I guess what I'm trying to say is that we know that numbers meant something to medieval people. There are just too many works about numbers that survive to argue otherwise. [NOTE: if you really want to have a good time, try reading Bede's De Temporum Ratione, or, better yet, Alexander de Villa Dei's Massa Compoti. Those guys were paaartay animals.] What we don't know is what specific numbers would have meant to, for example, readers of Beowulf, or whether the general concern for numbers would have bubbled over into something like poetry at all.

I, for one, am going to keep an open mind. The tag on my keychain, which originally hung on an old hotel key, and which I chose because of the engraved "32" (3^2=9, of course) pretty much dictates that I do so.

5 comments:

Anonymous said...

Being on a devotional text kick lately myself, I really do have to point out that I would of course have to point out that 3 is the number of the trinity and that 9 is the perfect trinitarian number 3*3=9 or 3+3+3=9.

Of course the bible is full of 'magic' numbers: 3, 7, 12.

In Welsh lore, the number of a retinue in a battle is always 300 or 333. Of course, the welsh triads are groups of 3 (and there are Irish triads also). There are many triads found in Bede's History (such as Aidan of Lindisfarne's 3 miracles worthy of remembrance) even if Anglo-Saxonists don't usually recognize them as such.

Prof. de Breeze said...

Good point, Michelle, though I don't think that my personal fixation on the number nine has anything to do with trinitarian doctrine. :)

By the way, OE prayers do make use of triads at times. The most prevalent is the "thought, word, and deed" motif, but I've also found what appear to be alliterating triads (of anatomical features, interestingly) in at least one OE prayer.

What I didn't get into in the post is my insistence that the number three be written with a flat top, as opposed to a curved one. That's a whole different neurosis.
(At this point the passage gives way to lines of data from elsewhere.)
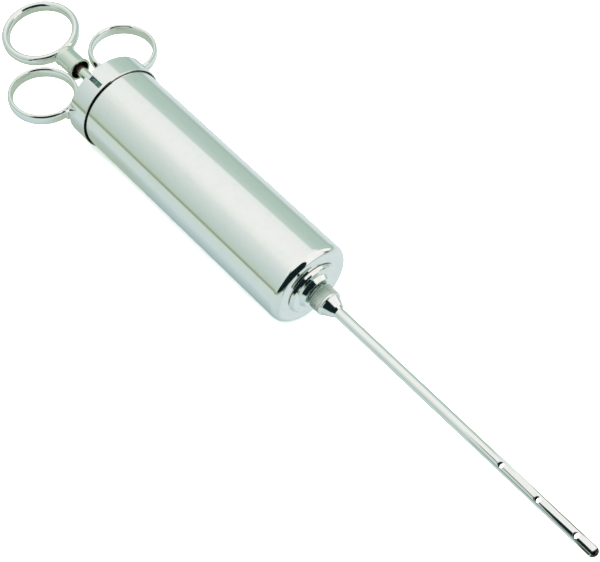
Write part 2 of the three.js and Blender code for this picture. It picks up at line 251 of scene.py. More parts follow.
def revolve(name, profile, segments=SMALL, relief=None):
    """A turned piece. relief(station, radius, angle) gives a radius that varies with angle."""
    stations = np.array([p[0] for p in profile])[:, None]
    radii = np.array([p[1] for p in profile])[:, None]
    angles = (np.arange(segments) * 2 * pi / segments)[None, :]
    stations, radii, angles = np.broadcast_arrays(stations, radii, angles)
    if relief:
        radii = relief(stations, radii, angles)
    grid = np.stack([stations, radii * np.cos(angles), radii * np.sin(angles)], axis=-1)
    rows = [i for i, p in enumerate(profile) if p[1] > 1e-6]
    points = grid[rows].reshape(-1, 3)
    index = np.arange(len(points)).reshape(len(rows), segments)
    if len(rows) == len(profile):
        index = np.vstack([index, index[:1]])
    along = np.roll(index, -1, axis=1)
    quads = np.stack([index[:-1], along[:-1], along[1:], index[1:]], axis=-1)
    faces = quads.reshape(-1, 4).tolist()
    for end, row in ((0, 0), (-1, -1)):
        if profile[end][1] <= 1e-6:
            pole = len(points)
            points = np.vstack([points, [(profile[end][0], 0, 0)]])
            faces += [(int(a), int(b), pole) for a, b in zip(index[row], along[row])]
    return make(name, points, faces)


def prism(name, outline, low, high, turn=0.0):
    """An outline in X and Y pushed along Z, then turned about the barrel's axis."""
    count = len(outline)
    a = radians(turn)
    points = [
        (x, y * cos(a) - z * sin(a), y * sin(a) + z * cos(a))
        for z in (low, high)
        for x, y in outline
    ]
    faces = [tuple(range(count)), tuple(range(count, 2 * count))]
    faces += [
        (i, (i + 1) % count, count + (i + 1) % count, count + i) for i in range(count)
    ]
    return make(name, points, faces)


def drill(r, low, high, station, turn):
    """A cutter for a round hole, from radius low to radius high along one spoke."""
    steps = 48
    outline = [
        (station + r * cos(2 * pi * i / steps), r * sin(2 * pi * i / steps))
        for i in range(steps)
    ]
    return prism("drill", outline, low, high, turn)


def carve(obj, cutters, operation="DIFFERENCE"):
    """obj with each cutter taken away, and the result kept as its mesh."""
    for cutter in cutters:
        modifier = obj.modifiers.new("carve", "BOOLEAN")
        modifier.operation = operation
        modifier.solver = "EXACT"
        modifier.object = cutter
        depsgraph = bpy.context.evaluated_depsgraph_get()
        mesh = bpy.data.meshes.new_from_object(obj.evaluated_get(depsgraph))
        obj.modifiers.clear()
        obj.data = mesh
        bpy.data.objects.remove(cutter)
    return smooth(obj)


def bevel(obj, width, segments=5, limit=35):
    """obj with its sharp edges rounded."""
    modifier = obj.modifiers.new("bevel", "BEVEL")
    modifier.width = width * MM
    modifier.segments = segments
    modifier.angle_limit = radians(limit)
    modifier.harden_normals = False
    depsgraph = bpy.context.evaluated_depsgraph_get()
    mesh = bpy.data.meshes.new_from_object(obj.evaluated_get(depsgraph))
    obj.modifiers.clear()
    obj.data = mesh
    return smooth(obj)


def superellipse(width, height, squareness, count=56):
    """Evenly spaced points of a section with flat sides and domed ends."""
    fine = np.linspace(0, 2 * pi, 2001)
    across = width / 2 * np.sign(np.cos(fine)) * np.abs(np.cos(fine)) ** squareness
    up = height / 2 * np.sign(np.sin(fine)) * np.abs(np.sin(fine)) ** squareness
    length = np.concatenate([[0], np.cumsum(np.hypot(np.diff(across), np.diff(up)))])
    even = np.linspace(0, length[-1], count, endpoint=False)
    return np.interp(even, length, across), np.interp(even, length, up)


def flat_ring(name, node, section, squareness, twist=0.0):
    """A finger or thumb ring about its own Z axis, turned about the barrel's axis by twist."""
    steps = 224
    low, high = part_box(node)
    centre_x = ((low.x + high.x) / 2 - SEAM) / MM
    centre_y = (low.y + high.y) / 2 / MM
    middle = (high.x - low.x) / 2 / MM - section / 2
    across, up = superellipse(section, RING_HEIGHT, squareness)
    angles = (np.arange(steps) * 2 * pi / steps)[:, None]
    x = centre_x + (middle + across[None, :]) * np.cos(angles)
    y = centre_y + (middle + across[None, :]) * np.sin(angles)
    z = np.broadcast_to(up[None, :], x.shape)
    a = radians(twist)
    points = np.stack([x, y * cos(a) - z * sin(a), y * sin(a) + z * cos(a)], axis=-1)
    index = np.arange(steps * len(up)).reshape(steps, len(up))
    ahead = np.roll(index, -1, axis=0)
    quads = np.stack(
        [index, ahead, np.roll(ahead, -1, axis=1), np.roll(index, -1, axis=1)], axis=-1
    )
    return make(name, points.reshape(-1, 3), quads.reshape(-1, 4).tolist())


def triangle_wave(phase):
    """1 at whole numbers and 0 half way between them."""
    return np.abs((phase % 1.0) * 2 - 1)


def thread_relief(first, last, root, depth):
    """A right-hand thread between two stations of a bore or a bolt."""

    def relief(station, radii, angle):
        wave = triangle_wave(station / THREAD_PITCH - angle / (2 * pi))
        wave = np.clip(wave * 1.3 - 0.15, 0, 1)
        fade = np.clip(np.minimum(station - first, last - station) / 0.5, 0, 1)
        here = np.abs(radii - root) < 0.01
        return np.where(here, radii + depth * wave * fade, radii)

    return relief


def levels(first, last, step):
    """Stations from first to last, about step apart."""
    return np.linspace(first, last, max(2, int(round(abs(last - first) / step)) + 1))


# ------------------------------------------------------------------ barrel


def slot_outline(rear, front, width):
    """A slot open at the rear, with rounded corners at its front end."""
    half = width / 2
    points = [(rear, -half)]
    for corner, start in ((-1, -90), (1, 0)):
        for k in range(7):
            a = radians(start + 15 * k)
            x = front - SLOT_CORNER + SLOT_CORNER * cos(a)
            points.append((x, corner * (half - SLOT_CORNER) + SLOT_CORNER * sin(a)))
    points.append((rear, half))
    return points


def slots(rear, front, width, angle):
    """Cutters for a pair of slots on opposite sides of the barrel."""
    outline = slot_outline(rear, front, width)
    return [
        prism("slot", outline, BARREL_R - 3, BARREL_R + 3, angle + turn) for turn in (0, 180)
    ]


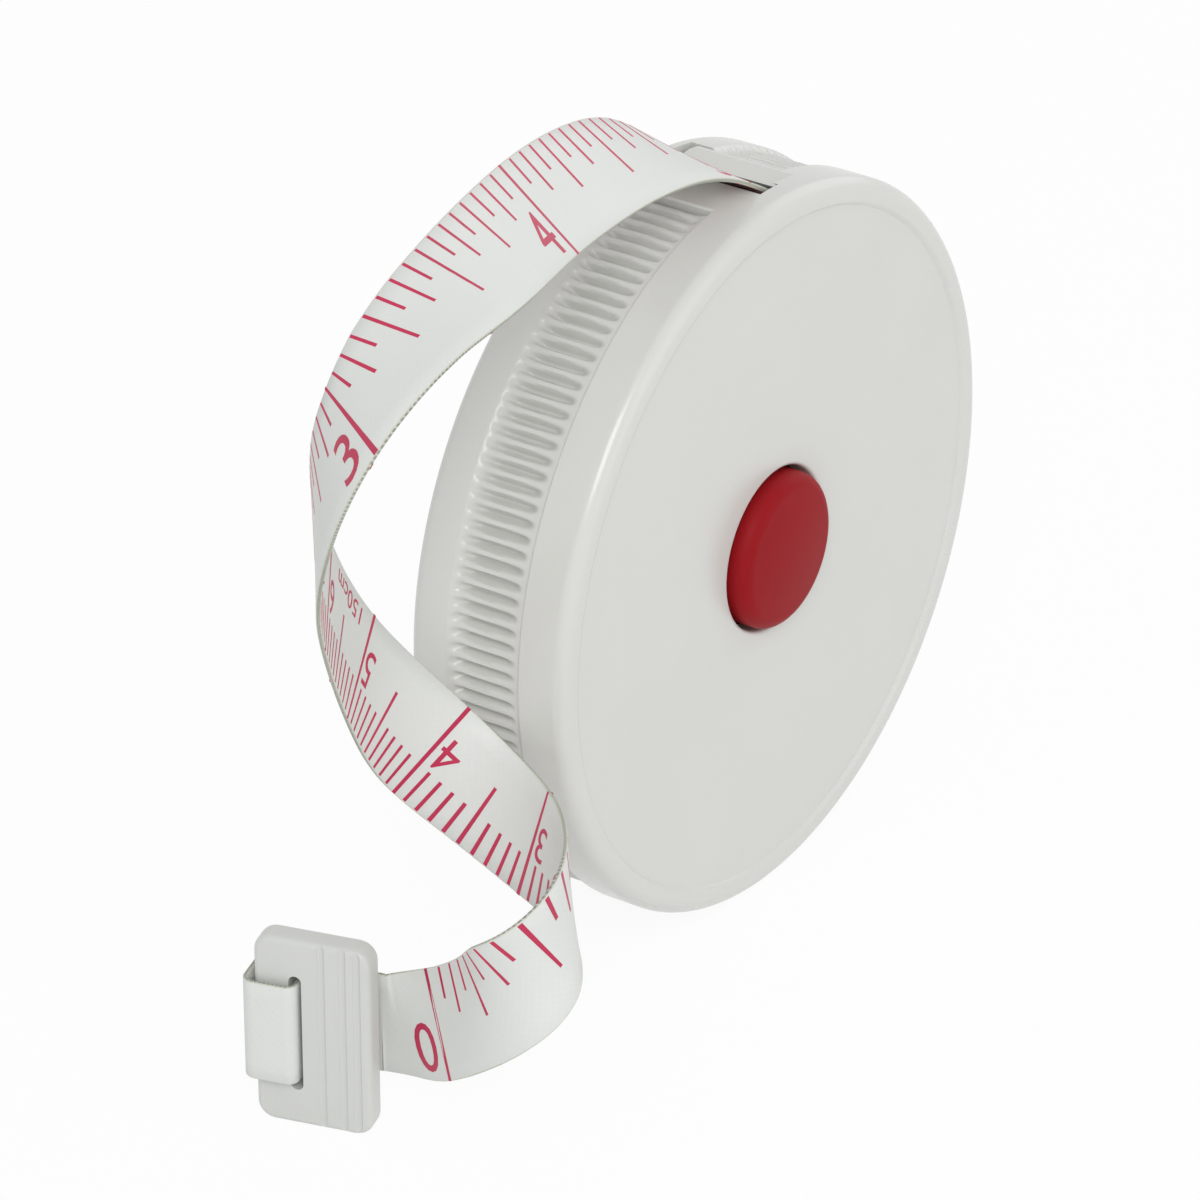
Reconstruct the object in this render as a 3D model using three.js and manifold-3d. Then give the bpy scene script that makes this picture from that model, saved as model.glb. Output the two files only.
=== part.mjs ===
import * as THREE from 'three';
import { mergeVertices } from 'three/addons/utils/BufferGeometryUtils.js';
import Module from 'manifold-3d';

const wasm = await Module();
wasm.setup();

// A round cloth tape measure with a push button in its face, standing on its rim.
// The disc axis lies along Y. The origin is the middle of the flat back face, the
// button looks toward -Y and +Z is up. All lengths are in millimetres.

// Driving dimensions: case
const case_diameter = 50;
const back_wall = 1.2;
const face_wall = 1;
const face_recess = 0.3;
const side_wall = 2;
const rim_rounding = 1;
const back_rim_depth = 2.8;
const front_rim_depth = 3.5;
const ring_line_inset = 1.9;
const seam_gap = 0.3;
const rib_inset = 0.35;
const rib_depth = 0.5;
const rib_fade = 1.1;
const tongue_height = 1;
const tongue_wall = 0.8;
const hole_edge = 0.3;
const guide_wall = 0.85;
const guide_height = 0.7;
const post_diameter = 4.4;

// Driving dimensions: mouth in the rim
const mouth_left = 3;
const mouth_right = 5.3;
const mouth_back_wall = 1.3;
const mouth_rounding = 0.6;
const slot_thickness = 1.2;
const slot_side_gap = 0.4;
const slot_offset = 2.2;
const slot_inset = 0.7;

// Driving dimensions: tape
const tape_width = 7.2;
const tape_thickness = 0.3;
const wound_inset = 1.2;
const wound_pitch = 0.77;
const wound_tuck = 0.45;
const wound_tail = 0.75;
const fold_bend = 0.75;
const slot_bend = 0.6;
const fold_gap = 0.45;
const fold_end_inset = 2.1;

// Driving dimensions: reel and its spring
const hub_clearance = 0.5;
const hub_wall = 0.9;
const flange_clearance = 1.4;
const flange_thickness = 0.55;
const mainspring_width = 3.8;
const mainspring_thickness = 0.2;
const mainspring_pitch = 0.66;
const spring_cover_thickness = 0.5;
const wedge_width = 0.7;
const wedge_depth = 0.6;

// Driving dimensions: button, brake and axle
const button_diameter = 10.7;
const button_proud = 1.2;
const button_crown = 0.3;
const button_rounding = 0.6;
const button_wall = 1.1;
const button_flange_diameter = 15.2;
const button_flange_thickness = 0.5;
const brake_width = 0.7;
const brake_thickness = 0.5;
const button_spring_diameter = 5.8;
const button_spring_wire = 0.4;
const washer_diameter = 7.8;
const washer_thickness = 0.3;
const screw_diameter = 1.3;
const screw_length = 3;
const screw_head_diameter = 3;
const screw_head_height = 0.9;
const screw_head_rounding = 0.3;

// Driving dimensions: end tab
const tab_width = 7.8;
const tab_height = 13.6;
const tab_thickness = 1.8;
const tab_corner = 1.2;
const tab_bevel = 0.25;
const tab_bar_width = 2.35;
const tab_slot_width = 0.85;
const tab_slot_margin = 0.6;
const tab_groove_width = 0.35;
const tab_groove_depth = 0.25;
const tab_hinge_inset = 1.45;
const tab_hinge_gap = 0.2;

// Clearances and cutting overrun
const run_gap = 0.3;
const fit_gap = 0.3;
const overrun = 1;

// Counts of repeats and of facets
const rib_count = 150;
const button_spring_turns = 3.75;
const case_steps = 80;
const inner_steps = 40;
const small_steps = 24;
const wire_sides = 5;
const wind_steps = 24;
const curl_steps = 10;
const corner_steps = 3;
const route_steps = 4;

// One rib of the grip band: where in its pitch the crest and the flute floor begin and end
const rib_crest_shares = [-0.27, 0.27];
const rib_floor_shares = [0.4, 0.6];

// Grooves of the tab, measured from its bar side, and crown points of the button
const tab_groove_shares = [0.58, 0.76, 0.885];
const crown_shares = [0, 0.35, 0.65, 0.88];

// Free tape from the mouth down to the tab: centre as shares of the case radius, then the
// direction across the tape. It is set by hand after the loop that the real tape lies in.
const route_shares = [
  [-0.155, -0.245, 1.14, 0.12, 0.97, 0.2],
  [-0.455, -0.28, 1.25, 0.3, 0.86, 0.4],
  [-0.89, -0.36, 1.325, 0.46, 0.74, 0.48],
  [-1.44, -0.505, 1.38, 0.46, 0.84, 0.3],
  [-1.74, -0.53, 1.33, 0.47, 0.86, 0.2],
  [-1.885, -0.485, 1.18, 0.56, 0.77, 0.3],
  [-1.865, -0.385, 0.955, 0.6, 0.6, 0.52],
  [-1.68, -0.235, 0.635, 0.57, 0.4, 0.72],
  [-1.4, -0.115, 0.225, 0.55, 0.27, 0.79],
  [-1.19, -0.12, -0.08, 0.43, 0.05, 0.9],
  [-1.09, -0.255, -0.25, 0.33, -0.25, 0.91],
  [-1.125, -0.465, -0.32, 0.25, -0.3, 0.92],
  [-1.305, -0.705, -0.275, -0.1, -0.1, 0.98],
  [-1.44, -0.805, -0.28, -0.3, 0, 0.95],
  [-1.56, -0.815, -0.335, -0.3, 0.08, 0.94],
  [-1.62, -0.72, -0.445, 0.05, 0.2, 0.98],
  [-1.57, -0.59, -0.57, 0.25, 0.2, 0.95],
  [-1.52, -0.455, -0.672, 0.2, 0.15, 0.97],
  [-1.504, -0.332, -0.724, 0, 0, 1],
];

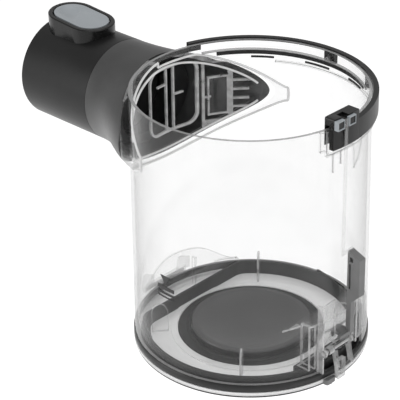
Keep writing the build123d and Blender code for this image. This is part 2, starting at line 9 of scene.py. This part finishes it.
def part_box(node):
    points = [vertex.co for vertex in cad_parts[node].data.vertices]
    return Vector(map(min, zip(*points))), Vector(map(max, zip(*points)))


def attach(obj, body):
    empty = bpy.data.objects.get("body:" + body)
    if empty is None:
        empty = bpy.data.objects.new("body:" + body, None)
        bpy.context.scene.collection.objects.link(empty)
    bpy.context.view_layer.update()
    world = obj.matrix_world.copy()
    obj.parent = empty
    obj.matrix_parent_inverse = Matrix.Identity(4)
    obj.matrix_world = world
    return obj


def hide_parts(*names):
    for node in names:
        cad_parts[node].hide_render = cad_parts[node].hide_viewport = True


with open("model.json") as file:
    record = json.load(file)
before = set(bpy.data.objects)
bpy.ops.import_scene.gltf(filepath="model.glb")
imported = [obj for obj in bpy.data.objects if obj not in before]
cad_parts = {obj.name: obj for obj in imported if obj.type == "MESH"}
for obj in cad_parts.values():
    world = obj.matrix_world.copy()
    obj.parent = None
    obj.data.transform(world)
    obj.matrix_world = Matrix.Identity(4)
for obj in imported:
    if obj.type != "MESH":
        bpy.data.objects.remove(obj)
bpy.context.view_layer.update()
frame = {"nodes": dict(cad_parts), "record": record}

MM = 0.001
NODES = frame["nodes"]
BODY_OF = {node: body for body, nodes in frame["record"]["behaviour"]["bodies"].items() for node in nodes}
SLOT_OF = {part["node"]: part["material_slot"] for part in frame["record"]["subparts"]}

# ---- camera, light and floor -------------------------------------------------
CAMERA_AZIMUTH = math.radians(42.45)
CAMERA_ELEVATION = math.radians(29.47)
CAMERA_ROLL = math.radians(-0.21)
CAMERA_DISTANCE = 1.118
CAMERA_TARGET = Vector((0, 0, 0.090))
FOCAL_RATIO = 4.0875        # focal length over sensor width
CAMERA_SHIFT = (-0.1268, 0.0498)
SENSOR_WIDTH = 36           # mm
FAR_CLIP = 20               # m
WORLD_LIGHT = 0.61
LIGHT_AIM = (-0.03, 0, 0.10)    # the point that every lamp faces
# name, place, width and height in metres, power in watts
LAMPS = (("top", (0.1, 0.2, 1.5), (1.4, 1.4), 5.7),
         ("left_box", (-0.75, -1.15, 0.45), (0.45, 1.0), 6),
         ("right_box", (1.3, -0.35, 0.45), (0.45, 1.0), 1.6))
CLEAR_LAYERS = 32           # clear surfaces that a line of sight may pass
FLOOR_HALF = 3.0            # half the side of the floor, in metres
FLOOR_GAP = 0.002           # metres below the full reach of the open flap
FLOOR_GLOW = 0.36


def add_camera():
    data = bpy.data.cameras.new("camera")
    data.sensor_width = SENSOR_WIDTH
    data.lens = SENSOR_WIDTH * FOCAL_RATIO
    data.shift_x, data.shift_y = CAMERA_SHIFT
    data.clip_end = FAR_CLIP
    camera = bpy.data.objects.new("camera", data)
    bpy.context.scene.collection.objects.link(camera)
    back = Vector((math.sin(CAMERA_AZIMUTH) * math.cos(CAMERA_ELEVATION),
                   -math.cos(CAMERA_AZIMUTH) * math.cos(CAMERA_ELEVATION),
                   math.sin(CAMERA_ELEVATION)))
    turn = back.to_track_quat("Z", "Y").to_matrix() @ Matrix.Rotation(CAMERA_ROLL, 3, "Z")
    camera.matrix_world = Matrix.Translation(CAMERA_TARGET + back * CAMERA_DISTANCE) @ turn.to_4x4()
    bpy.context.scene.camera = camera


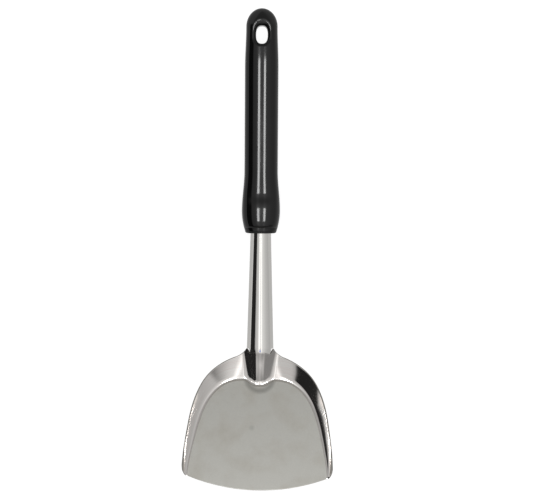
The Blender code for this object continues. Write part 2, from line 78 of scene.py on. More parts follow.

New Kid on the Hallway said...

Heh, I do something very similar, but my math skills being limited, I stick to addition. And my obsession is with 4/8/16/32, but mostly working things out in 4s. (I realize that this comment adds nothing to the scholarly point of your post!)

Prof. de Breeze said...

Fours, huh? You freak. :)

[And don't worry about contributing to the "scholarly point." I just wanted an excuse to blog about nines.]

Rif/Ryan said...

1037 also adds up to 11, and if you google "1111", you will get some very interesting pages to read.